The scholarships department had been using inefficient ways of collecting students’ thank-you letters for years, so Mortensen asked Lora if he could develop a system which would make it more simple. Lora and his team added another feature to ES3 which allowed thank-you notes to not just be collected but created on Oct. 24, 2022.

“So we built a system for students to log into a system we’d already been running for two, three years to basically show them all the awards they’ve received, annual and endowed scholarships,” Lora said.

Once a student is logged in, they can view what they have been awarded and are then asked to share how they are involved on campus and write a note of gratitude to the donor.

The thank-you letter process means a great deal to donors. Mortensen recalls a story of a former Taylor graduate that started a scholarship who received some thoughtful thank-you letters. He then sent the letters to his uncle, who was so moved by the letters that he decided to make a donation.

Without consulting the university, the uncle sent Taylor a check for $250,000. He was sent more thank-you letters and, in response to those additional letters, he proceeded to send a stock transfer gift of half a million dollars. 

“So do you think thank-you notes are important?” Mortensen said.

ES3 exists for many more reasons than just thank-you letters. The financial aid office uses the system daily. It saves them time as the system includes everything they need to know about a student’s requirements when it comes to who is eligible for scholarships.

Assistant Director of Financial Aid Beth Fisher uses the system every day to determine what students are eligible for specific scholarships.
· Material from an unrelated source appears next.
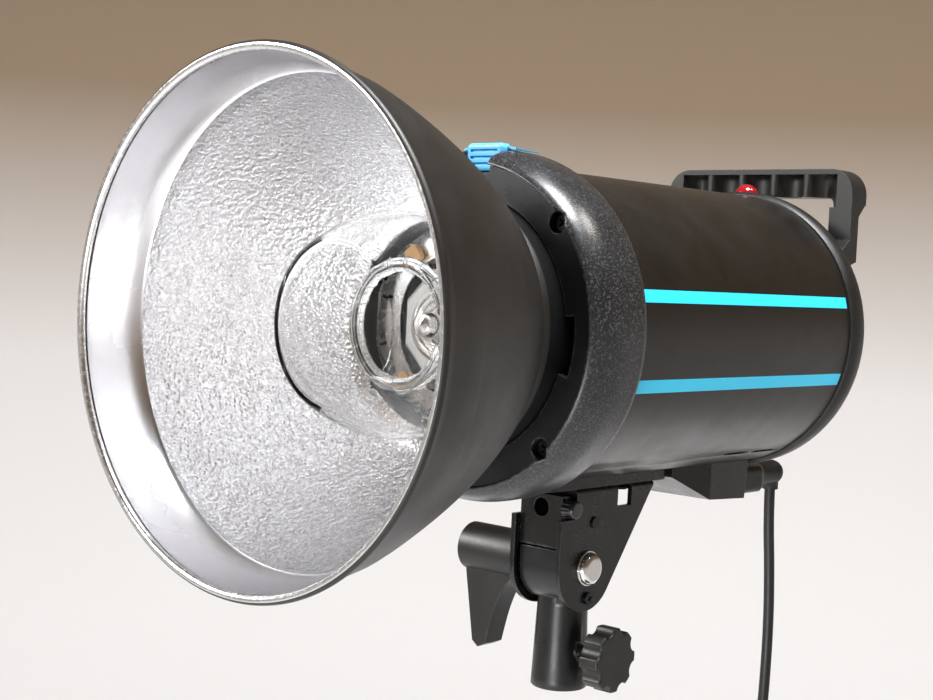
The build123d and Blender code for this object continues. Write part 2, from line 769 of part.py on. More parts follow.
# The cord hangs down from the connector; the rest of its length is a tied coil below.
coil_y, coil_z, coil_mean = 152.0, -114.0, 33.0
coil_half_width, coil_half_depth = 12.4, 11.4
tail_x, tail_top, plug_top = 3.0, -136.0, -178.0
route = [
    (0, exit_y, exit_z),
    (0, exit_y + 0.6, exit_z - 18),
    (0, exit_y + 4.6, exit_z - 44),
    (0, exit_y + 7.4, exit_z - 78),
    (0, exit_y + 6.6, exit_z - 116),
    (0, exit_y + 3.6, exit_z - 150),
    (0, exit_y + 3.0, exit_z - 165),
]
tail = [
    (tail_x, coil_y + 36, tail_top),
    (tail_x, coil_y + 35.2, tail_top - 13),
    (tail_x, coil_y + 32.6, tail_top - 28),
    (tail_x, coil_y + 31.8, plug_top + 1),
]


def corner_radii(points):
    """The largest arc at each corner: 0.45 of its shorter run over the tangent of half its turn."""
    radii = []
    for before, here, after in zip(points, points[1:], points[2:]):
        run_in, run_out = Vector(*here) - Vector(*before), Vector(*after) - Vector(*here)
        shorter = min(run_in.length, run_out.length)
        radii.append(0.45 * shorter / tan(radians(run_in.get_angle(run_out)) / 2))
    return radii


for cord_name, points in (("cord_tube", route), ("cord_tail", tail)):
    cord_radii = corner_radii(points)
    with BuildPart() as cord_piece:
        with BuildLine() as cord_line:
            FilletPolyline(*points, radius=cord_radii)
        cord_path = cord_line.wire()
        with BuildSketch(Plane(origin=cord_path @ 0, z_dir=cord_path % 0)):
            Circle(cord_r)
        sweep(path=cord_path)
    print(cord_name, "radii", [round(r) for r in cord_radii], "length", round(cord_path.length, 1))
    print("volume over section times length", cord_piece.part.volume / (pi * cord_r**2 * cord_path.length))
    save(cord_piece, cord_name)

coil_plane = Plane(origin=(0, coil_y, coil_z), x_dir=(1, 0, 0), z_dir=(0, -1, 0))
coil_axis = Axis((0, coil_y, coil_z), (1, 0, 0))
with BuildPart() as cord_coil:
    with BuildSketch(coil_plane):
        with Locations((0, coil_mean)):
            RectangleRounded(2 * coil_half_width, 2 * coil_half_depth, 8)
    revolve(axis=coil_axis)
save(cord_coil, "cord_coil")

tie_arc, tie_thick = 15.0, 1.5
with BuildPart() as cord_tie:
    with BuildSketch(coil_plane):
        with Locations((0, coil_mean)):
            RectangleRounded(2 * (coil_half_width + tie_thick), 2 * (coil_half_depth + tie_thick), 9)
            RectangleRounded(2 * coil_half_width + 0.1, 2 * coil_half_depth + 0.1, 8, mode=Mode.SUBTRACT)
    revolve(axis=coil_axis, revolution_arc=tie_arc)
save(cord_tie, "cord_tie")

plug_y, plug_r, plug_length = coil_y + 31.8, 17.5, 36.0
with BuildPart() as mains_plug:
    with BuildSketch(Plane(origin=(tail_x, plug_y, plug_top), x_dir=(1, 0, 0), z_dir=(0, -1, 0))):
        with BuildLine():
            Polyline(
                (0, 0), (4.6, 0), (5.6, -8), (9.5, -12), (15.5, -20), (plug_r, -24), (plug_r, -plug_length),
                (0, -plug_length), close=True,
            )
        make_face()
    revolve(axis=Axis((tail_x, plug_y, plug_top), (0, 0, 1)))
    with BuildSketch(level(plug_top - plug_length + 1, tail_x, plug_y)):
        with Locations((0, -9.5), (0, 9.5)):
            Circle(2.4)
    extrude(amount=-20)
save(mains_plug, "mains_plug")

# ---- bracket on the strobe -------------------------------------------------------------------
rail_front, rail_back, rail_half = -30.0, 60.0, 13.5
yoke_out = yoke_gap + yoke_sheet
window_front, window_back, window_low = 19.0, 30.0, 83.4
notch_back, notch_low = -12.0, 80.0
corner_y, corner_z = 48.3, rail_under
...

She also uses it to add the students that have received scholarships in the database. 

“(ES3) saved a huge amount of time for me, because before like I said, it was very manual,” Fisher said. “I was having to send emails back and forth with departments and professors and to determine eligibility was a very manual process.”

Both Fisher and Mortensen are extremely thankful to Lora and his team for developing a system that has been helpful and time-efficient.

According to Mortensen, ES3 has also freed up student workers’ time so they can focus on other things of importance to the university.

“I just could not be more thankful for Mark Lora and his team, because not only is this a game changer for us, but this also helps the students and the donors,” Mortenson said. “So it is a win-win.”